Last month, Adam Weiss, a fourth-year chemistry PhD student at the University of Chicago, published a column in the journal Nature. In the piece, Weiss talked about how he had recently hit “a rut” in his polymer chemistry research. “Although I had been productive early in my graduate career,” he wrote, “my long hours and hard work were no longer translating into success in the laboratory.”
It didn’t take much self-reflection for Weiss to identify the problem: his phone. He recognized that he increasingly colonized his “quiet time” with digital distractions. As a result, his work felt “chaotic and disorganized.” Throwing more hours at the problem didn’t help: “I was working more than ever, but getting less done.”

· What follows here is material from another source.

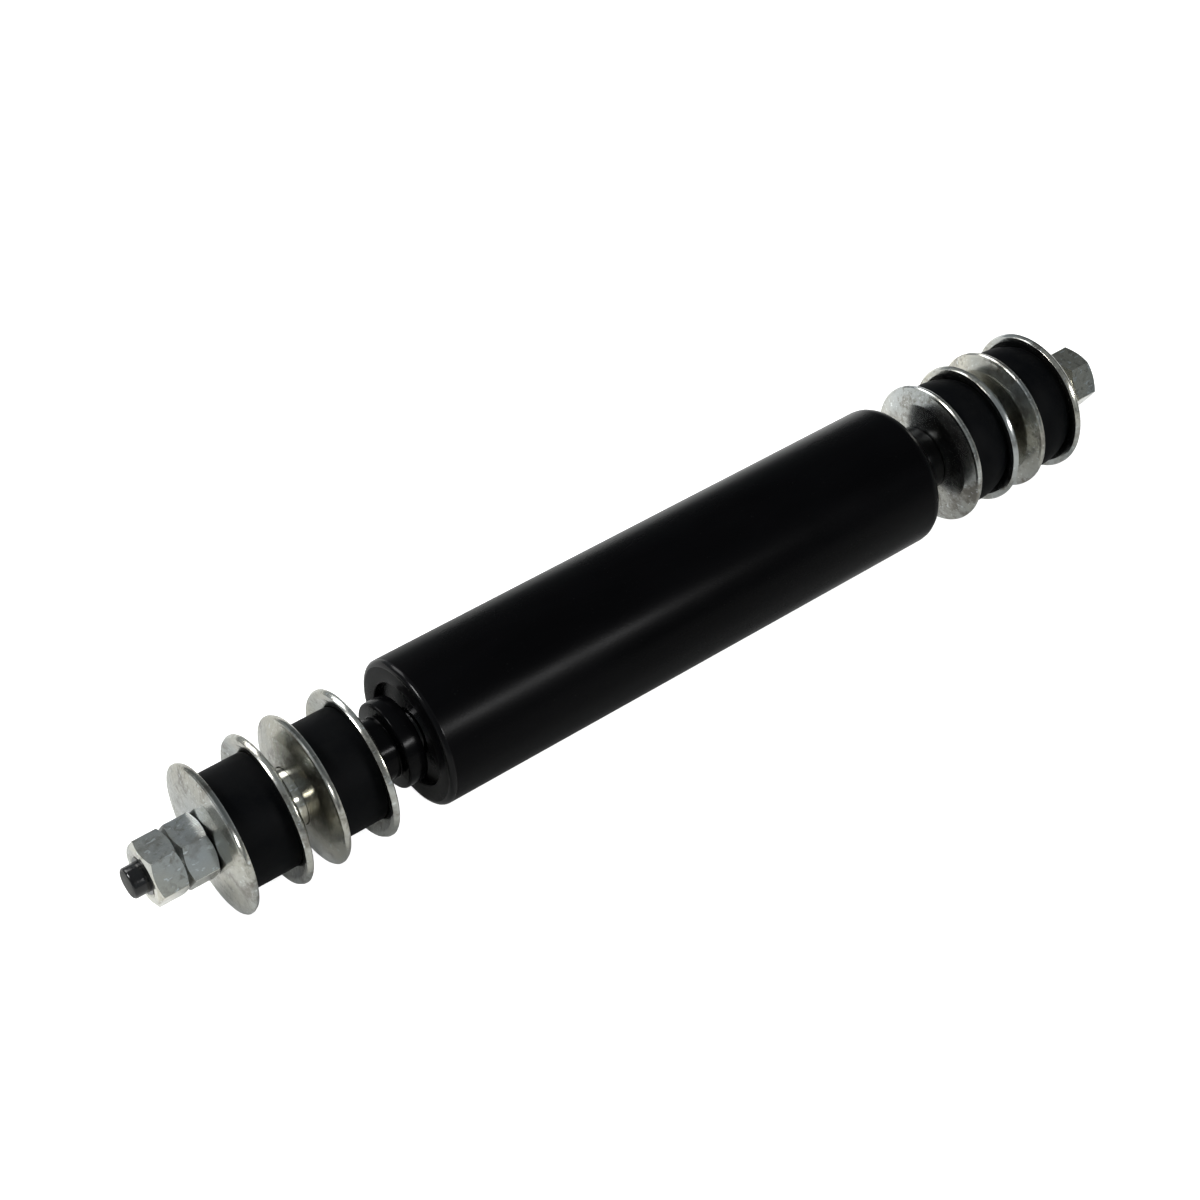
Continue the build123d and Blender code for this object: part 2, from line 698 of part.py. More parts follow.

So Weiss tried something drastic. He ditched his smartphone during work hours, relying instead on an old fashioned feature phone without an internet connection. He decided email and Slack messages would have to wait until he returned from the lab. For music, he used an iPod.
Weiss suffered from some withdrawal symptoms (“[I was] staring at my iPod throughout the day and hoping for a rush of dopamine that no longer came”), but these eventually passed. With time, his comfort with deep thinking returned. As he explained:
“I started reading papers during long experiments, and began a habit of writing in my down time. These practices have already yielded success: I am currently preparing a review article for submission with my adviser, and I’ve written this column and other personal reflective works.”
Liberated from the incessant drip of context-shifting diversion, Weiss’s anxiety diminished while his productivity and creativity improved, generating “an abundance of new scientific ideas.”
I was struck by two observations about this story…
The first is optimistic. Witnessing Weiss’s dramatic transformation provides hope for the countless others who find themselves stumbling through a maze of disorganized, emotional thoughts, set against a background hum of unspecified anxiety. Something as simple as disconnection can yield profound results.
The second is pessimistic. The rareness of Weiss’s dramatic transformation underscores the vastness of the creative, energetic, innovative, impact-inducing cognitive potential in the world that’s currently being suppressed by these ubiquitous slabs of glowing glass. This is the question that haunts me: How much genius are we losing to the compulsive need to scroll just a little bit more?